TASK TO CARRY OUT:
Exactly reproduce each record listed below.

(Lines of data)

★ ★ ★ ★ ★ ★ ★

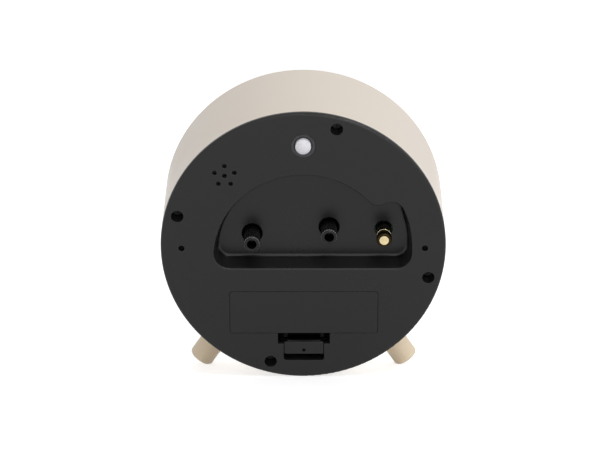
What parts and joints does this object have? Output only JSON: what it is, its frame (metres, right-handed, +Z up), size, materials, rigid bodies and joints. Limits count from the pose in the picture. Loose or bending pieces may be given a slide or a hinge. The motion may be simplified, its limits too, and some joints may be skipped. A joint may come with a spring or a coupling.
{
  "type": "table alarm clock",
  "caption": "Round battery table alarm clock that leans back on two peg feet, with a flat back cover, a control recess for two knobs and a pull pin, and a latched battery door.",
  "frame": {"origin": "on the table, below the middle of the clock's bounding box", "axes": "+Z up, +Y out of the back of the clock, +X to the right when the dial is faced"},
  "size_m": [0.11, 0.077, 0.1189],
  "materials": {
    "case_cream": "satin cream paint over moulded plastic",
    "cover_grey": "finely textured dark grey plastic",
    "foot_beige": "satin beige",
    "lens_clear": "clear polished lens",
    "dial_white": "matt off-white",
    "dial_face": "matt warm white",
    "hand_black": "matt black paint",
    "hand_brass": "brushed brass colour",
    "pin_brass": "polished turned brass",
    "brass": "turned brass",
    "steel": "bright nickel-plated steel",
    "screw_black": "blackened steel",
    "movement_grey": "dark grey moulded plastic",
    "wheel_white": "natural moulded plastic",
    "knob_black": "black moulded plastic with a slight sheen",
    "board_green": "green circuit board",
    "chip_black": "black moulded plastic",
    "button_white": "glossy translucent white",
    "lamp_yellow": "clear lamp body",
    "cell_grey": "plain silver-grey sleeve"
  },
  "bodies": {
    "case": {"case_body": "case_cream", "lens_ring": "case_cream", "lens": "lens_clear", "dial_ring": "dial_white", "dial": "dial_face", "hour_bars": "hand_black", "movement_base": "movement_grey", "movement_cover": "movement_grey", "centre_nut": "brass", "movement_screws": "steel", "alarm_switch": "movement_grey", "circuit_board": "board_green", "board_screws": "steel", "timer_chip": "chip_black", "tact_switch": "chip_black", "dial_lamps": "lamp_yellow", "sounder": "chip_black", "back_cover": "cover_grey", "cover_screws": "screw_black", "battery_cell": "cell_grey", "battery_spring": "steel", "battery_plate": "steel", "foot_left": "foot_beige", "foot_right": "foot_beige", "foot_screws": "steel"},
    "minute_hand": {"minute_hand": "hand_black", "minute_arbor": "brass"},
    "hour_hand": {"hour_hand": "hand_black", "hour_wheel": "wheel_white"},
    "motion_wheel": {"motion_wheel": "wheel_white"},
    "second_hand": {"second_hand": "hand_brass", "second_arbor": "steel", "second_cap": "hand_brass"},
    "alarm_hand": {"alarm_hand": "hand_brass", "alarm_wheel": "brass"},
    "time_knob": {"time_knob": "knob_black", "time_stem": "steel"},
    "alarm_knob": {"alarm_knob": "knob_black", "alarm_stem": "steel"},
    "alarm_pin": {"alarm_pin": "pin_brass"},
    "light_button": {"light_button": "button_white", "switch_plunger": "wheel_white"},
    "battery_door": {"battery_door": "cover_grey"},
    "door_latch": {"door_latch": "cover_grey"}
  },
  "joints": [
    {"name": "minute_turn", "type": "hinge", "parent": "case", "child": "minute_hand", "pos_m": [0, -0.01425, 0.06336], "axis": [0, 0.9641, -0.2656], "continuous": true},
    {"name": "hour_turn", "type": "hinge", "parent": "case", "child": "hour_hand", "pos_m": [0, -0.01425, 0.06336], "axis": [0, 0.9641, -0.2656], "continuous": true},
    {"name": "motion_wheel_turn", "type": "hinge", "parent": "case", "child": "motion_wheel", "pos_m": [0.0096, -0.01429, 0.0632], "axis": [0, 0.9641, -0.2656], "continuous": true},
    {"name": "time_knob_turn", "type": "hinge", "parent": "case", "child": "time_knob", "pos_m": [0.0198, 0.02463, 0.05463], "axis": [0, 0.9641, -0.2656], "continuous": true},
    {"name": "second_turn", "type": "hinge", "parent": "case", "child": "second_hand", "pos_m": [0, -0.01425, 0.06336], "axis": [0, 0.9641, -0.2656], "continuous": true},
    {"name": "alarm_turn", "type": "hinge", "parent": "case", "child": "alarm_hand", "pos_m": [0, -0.01425, 0.06336], "axis": [0, 0.9641, -0.2656], "continuous": true},
    {"name": "alarm_knob_turn", "type": "hinge", "parent": "case", "child": "alarm_knob", "pos_m": [-0.01, 0.02532, 0.05713], "axis": [0, 0.9641, -0.2656], "continuous": true},
    {"name": "alarm_pin_push", "type": "slide", "parent": "case", "child": "alarm_pin", "axis": [0, -0.9641, 0.2656], "range_m": [0, 0.003]},
    {"name": "light_button_push", "type": "slide", "parent": "case", "child": "light_button", "axis": [0, -0.9641, 0.2656], "range_m": [0, 0.001], "stiffness_N_per_m": 400, "springref_m": -0.0005},
    {"name": "battery_door_swing", "type": "hinge", "parent": "case", "child": "battery_door", "pos_m": [-0.0002, 0.01912, 0.03462], "axis": [1, 0, 0], "range_deg": [0, 75]},
    {"name": "door_latch_press", "type": "slide", "parent": "battery_door", "child": "door_latch", "axis": [0, 0.2656, 0.9641], "range_m": [0, 0.0015], "stiffness_N_per_m": 500, "springref_m": -0.0004}
  ],
  "couplings": [
    {"joint": "hour_turn", "follows": "minute_turn", "ratio": 0.083333},
    {"joint": "motion_wheel_turn", "follows": "minute_turn", "ratio": -0.33333},
    {"joint": "time_knob_turn", "follows": "minute_turn", "ratio": 0.75},
    {"joint": "alarm_knob_turn", "follows": "alarm_turn", "ratio": -2}
  ]
}
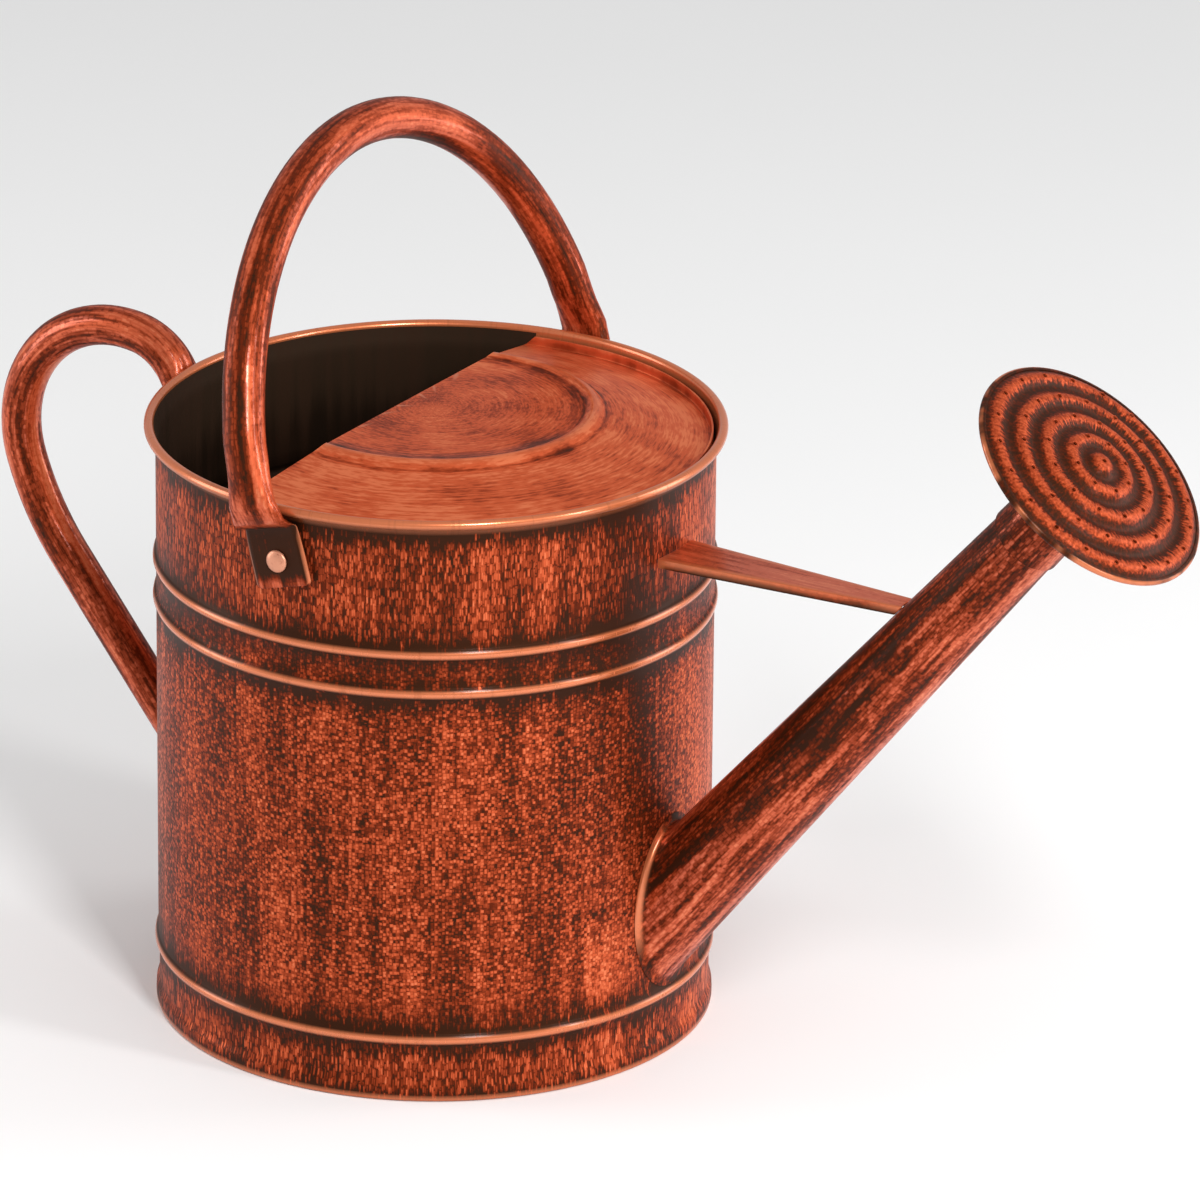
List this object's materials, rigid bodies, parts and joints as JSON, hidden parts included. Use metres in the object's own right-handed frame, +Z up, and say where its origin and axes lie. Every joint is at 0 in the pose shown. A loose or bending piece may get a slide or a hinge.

★ ★ ★ ★ ★ ★ ★

TASK RESPONSE:
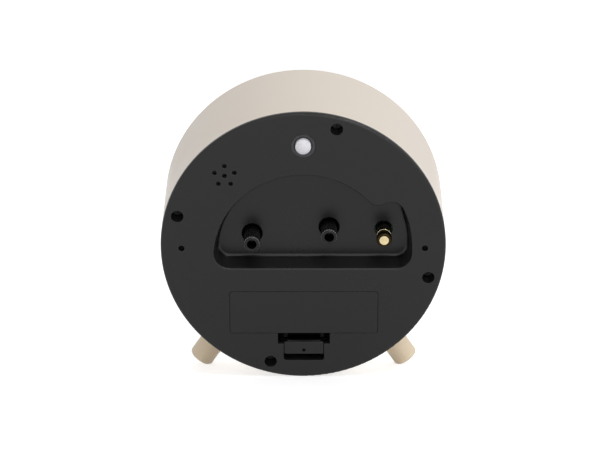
What parts and joints does this object have? Output only JSON: what it is, its frame (metres, right-handed, +Z up), size, materials, rigid bodies and joints. Limits count from the pose in the picture. Loose or bending pieces may be given a slide or a hinge. The motion may be simplified, its limits too, and some joints may be skipped. A joint may come with a spring or a coupling.
{
  "type": "table alarm clock",
  "caption": "Round battery table alarm clock that leans back on two peg feet, with a flat back cover, a control recess for two knobs and a pull pin, and a latched battery door.",
  "frame": {"origin": "on the table, below the middle of the clock's bounding box", "axes": "+Z up, +Y out of the back of the clock, +X to the right when the dial is faced"},
  "size_m": [0.11, 0.077, 0.1189],
  "materials": {
    "case_cream": "satin cream paint over moulded plastic",
    "cover_grey": "finely textured dark grey plastic",
    "foot_beige": "satin beige",
    "lens_clear": "clear polished lens",
    "dial_white": "matt off-white",
    "dial_face": "matt warm white",
    "hand_black": "matt black paint",
    "hand_brass": "brushed brass colour",
    "pin_brass": "polished turned brass",
    "brass": "turned brass",
    "steel": "bright nickel-plated steel",
    "screw_black": "blackened steel",
    "movement_grey": "dark grey moulded plastic",
    "wheel_white": "natural moulded plastic",
    "knob_black": "black moulded plastic with a slight sheen",
    "board_green": "green circuit board",
    "chip_black": "black moulded plastic",
    "button_white": "glossy translucent white",
    "lamp_yellow": "clear lamp body",
    "cell_grey": "plain silver-grey sleeve"
  },
  "bodies": {
    "case": {"case_body": "case_cream", "lens_ring": "case_cream", "lens": "lens_clear", "dial_ring": "dial_white", "dial": "dial_face", "hour_bars": "hand_black", "movement_base": "movement_grey", "movement_cover": "movement_grey", "centre_nut": "brass", "movement_screws": "steel", "alarm_switch": "movement_grey", "circuit_board": "board_green", "board_screws": "steel", "timer_chip": "chip_black", "tact_switch": "chip_black", "dial_lamps": "lamp_yellow", "sounder": "chip_black", "back_cover": "cover_grey", "cover_screws": "screw_black", "battery_cell": "cell_grey", "battery_spring": "steel", "battery_plate": "steel", "foot_left": "foot_beige", "foot_right": "foot_beige", "foot_screws": "steel"},
    "minute_hand": {"minute_hand": "hand_black", "minute_arbor": "brass"},
    "hour_hand": {"hour_hand": "hand_black", "hour_wheel": "wheel_white"},
    "motion_wheel": {"motion_wheel": "wheel_white"},
    "second_hand": {"second_hand": "hand_brass", "second_arbor": "steel", "second_cap": "hand_brass"},
    "alarm_hand": {"alarm_hand": "hand_brass", "alarm_wheel": "brass"},
    "time_knob": {"time_knob": "knob_black", "time_stem": "steel"},
    "alarm_knob": {"alarm_knob": "knob_black", "alarm_stem": "steel"},
    "alarm_pin": {"alarm_pin": "pin_brass"},
    "light_button": {"light_button": "button_white", "switch_plunger": "wheel_white"},
    "battery_door": {"battery_door": "cover_grey"},
    "door_latch": {"door_latch": "cover_grey"}
  },
  "joints": [
    {"name": "minute_turn", "type": "hinge", "parent": "case", "child": "minute_hand", "pos_m": [0, -0.01425, 0.06336], "axis": [0, 0.9641, -0.2656], "continuous": true},
    {"name": "hour_turn", "type": "hinge", "parent": "case", "child": "hour_hand", "pos_m": [0, -0.01425, 0.06336], "axis": [0, 0.9641, -0.2656], "continuous": true},
    {"name": "motion_wheel_turn", "type": "hinge", "parent": "case", "child": "motion_wheel", "pos_m": [0.0096, -0.01429, 0.0632], "axis": [0, 0.9641, -0.2656], "continuous": true},
    {"name": "time_knob_turn", "type": "hinge", "parent": "case", "child": "time_knob", "pos_m": [0.0198, 0.02463, 0.05463], "axis": [0, 0.9641, -0.2656], "continuous": true},
    {"name": "second_turn", "type": "hinge", "parent": "case", "child": "second_hand", "pos_m": [0, -0.01425, 0.06336], "axis": [0, 0.9641, -0.2656], "continuous": true},
    {"name": "alarm_turn", "type": "hinge", "parent": "case", "child": "alarm_hand", "pos_m": [0, -0.01425, 0.06336], "axis": [0, 0.9641, -0.2656], "continuous": true},
    {"name": "alarm_knob_turn", "type": "hinge", "parent": "case", "child": "alarm_knob", "pos_m": [-0.01, 0.02532, 0.05713], "axis": [0, 0.9641, -0.2656], "continuous": true},
    {"name": "alarm_pin_push", "type": "slide", "parent": "case", "child": "alarm_pin", "axis": [0, -0.9641, 0.2656], "range_m": [0, 0.003]},
    {"name": "light_button_push", "type": "slide", "parent": "case", "child": "light_button", "axis": [0, -0.9641, 0.2656], "range_m": [0, 0.001], "stiffness_N_per_m": 400, "springref_m": -0.0005},
    {"name": "battery_door_swing", "type": "hinge", "parent": "case", "child": "battery_door", "pos_m": [-0.0002, 0.01912, 0.03462], "axis": [1, 0, 0], "range_deg": [0, 75]},
    {"name": "door_latch_press", "type": "slide", "parent": "battery_door", "child": "door_latch", "axis": [0, 0.2656, 0.9641], "range_m": [0, 0.0015], "stiffness_N_per_m": 500, "springref_m": -0.0004}
  ],
  "couplings": [
    {"joint": "hour_turn", "follows": "minute_turn", "ratio": 0.083333},
    {"joint": "motion_wheel_turn", "follows": "minute_turn", "ratio": -0.33333},
    {"joint": "time_knob_turn", "follows": "minute_turn", "ratio": 0.75},
    {"joint": "alarm_knob_turn", "follows": "alarm_turn", "ratio": -2}
  ]
}
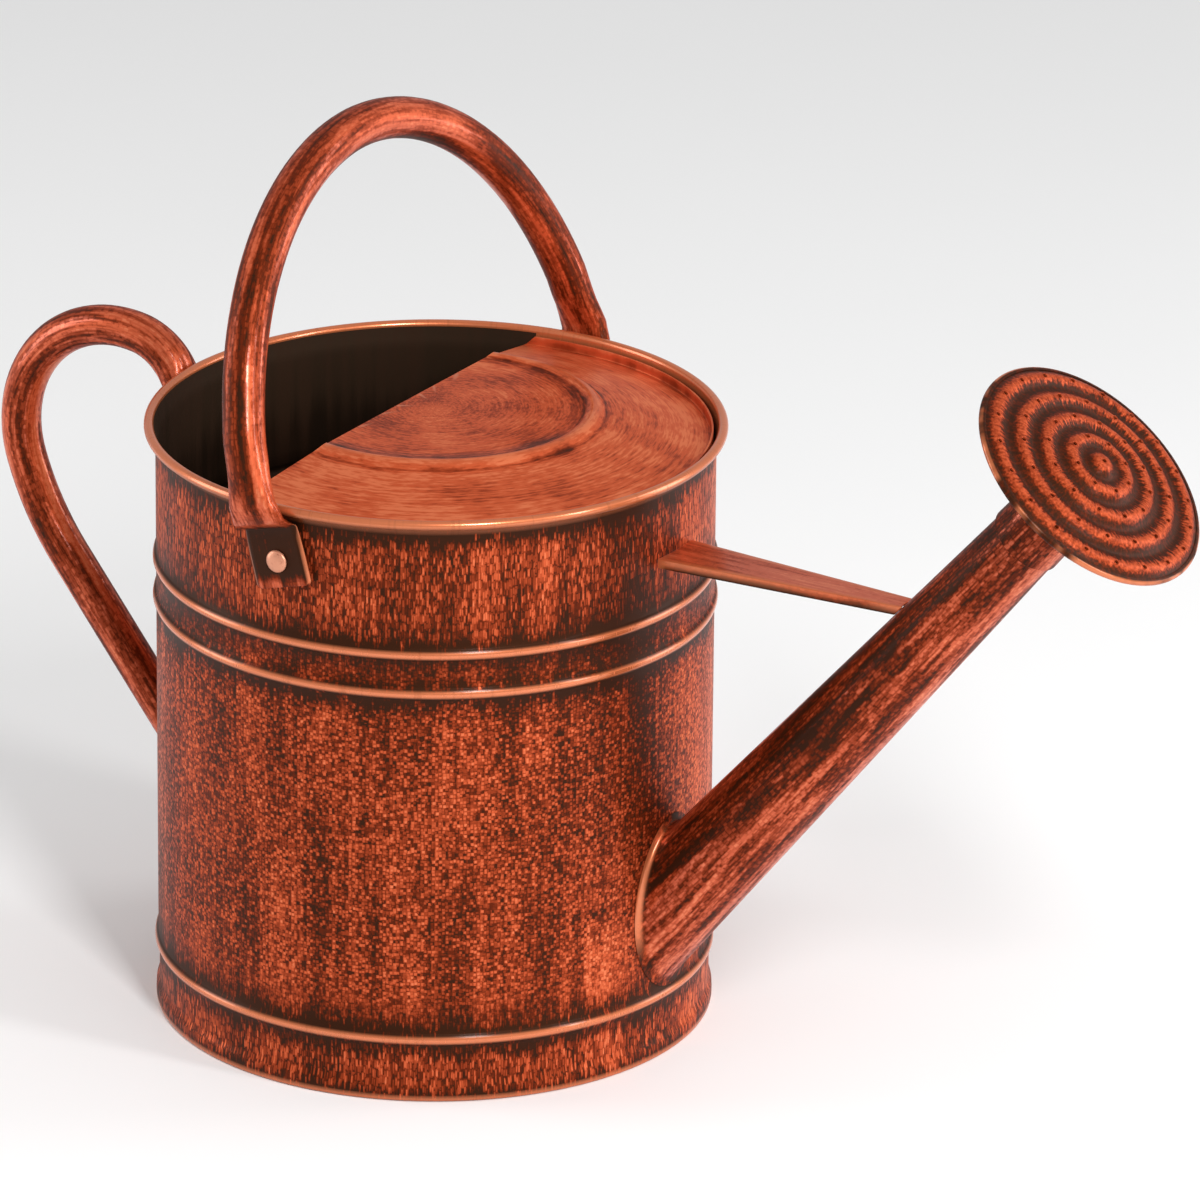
List this object's materials, rigid bodies, parts and joints as JSON, hidden parts included. Use metres in the object's own right-handed frame, +Z up, and say where its origin and axes lie. Every joint is at 0 in the pose shown. A loose or bending piece may get a slide or a hinge.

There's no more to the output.